Starting Galaxy server is the first thing that needs to be done by users. Galaxy server should NOT be run on cedar login node or any compute node. We have a dedicated server called "gateway" and it is used for this purpose. It contains a web server with relevant Cedar filesystems, /project and /home directories mounted on it. Users cannot make a SSH connection to this machine due to security reasons, however we have designed a web site on this machine that allows users to start/stop their own galaxy server. The website also allows users to user Galaxy web interface to communicate with the server. To do that please go to the website https://gateway.cedar.computecanada.ca/ and click on Galaxy link. You will be asked to enter your username and password. Your username and password is the same as your computecanada one.
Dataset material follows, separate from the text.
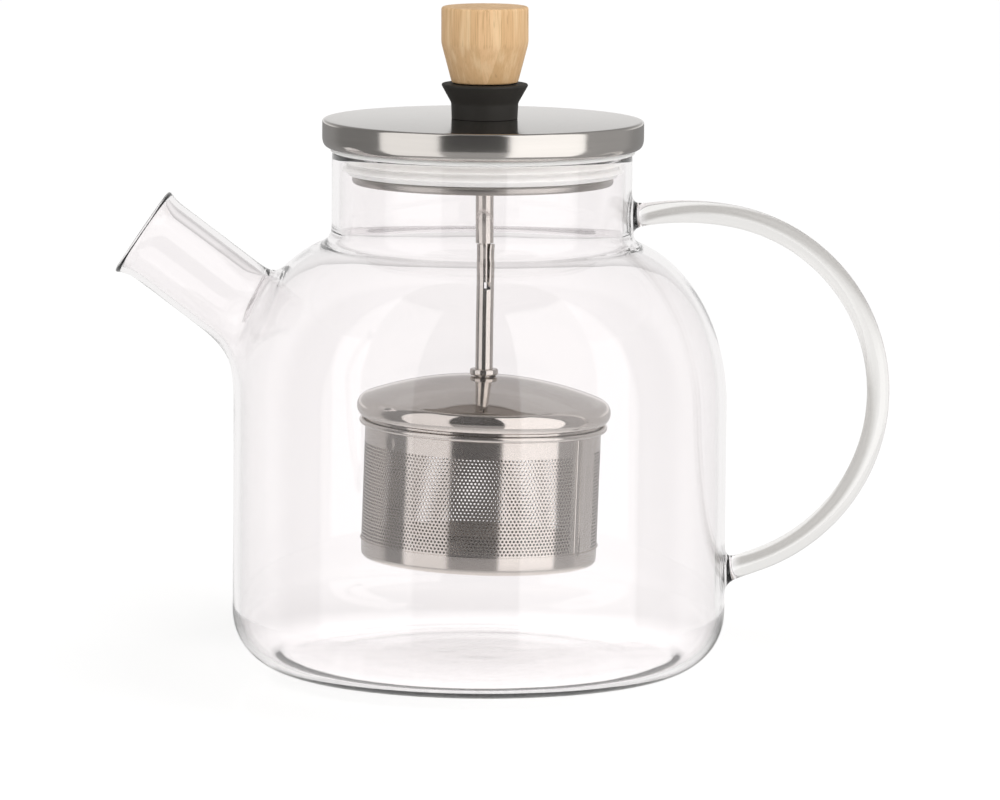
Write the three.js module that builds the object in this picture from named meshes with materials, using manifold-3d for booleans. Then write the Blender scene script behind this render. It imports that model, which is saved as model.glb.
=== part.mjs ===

Once you authenticate then you will be automatically redirect to your galaxy server manager website where you can manage your server or use Galaxy web interface.

Galaxy configuration

Files in the config directory are used to configure your Galaxy server. Configuring and optimizing Galaxy is tricky and explaining all the configuration files is beyond the scope of this article. Here we explain some configuration details which you should know about. We recommend you go though these configuration files and set them up appropriately. However, we strongly recommend not to overwrite the following variables that are set by the admin. Here are some of those variables:

  • File galaxy.yml: its most important and the main configuration file. The following variables are set in this file:
    • http: contains your unique port number
    • database_connection is the name of your Galaxy database and your database server.
    • virtualenv is the path to a Python virtual environment in the gateway machine
    • file_path, new_file_path, tool_config_file, shed_tool_config_file, tool_dependency_dir, tool_data_path, visualization_plugins_directory, job_working_directory, cluster_files_directory, template_cache_path, citation_cache_data_dir, citation_cache_lock_dir are appropriate paths for tools, tool sheds and dependencies.
  • job_conf.xml: Variables in this file are used for submitting jobs to Slurm. Various packages have different job specifications. For example, package "spades" uses 8 cores with a wall-time of 3 hours and the job will be submitted under your default group name def-xxxxx. Please take a look at this file and set up your desired job specifications. Note that any change in these configuration files requires the server to be restarted.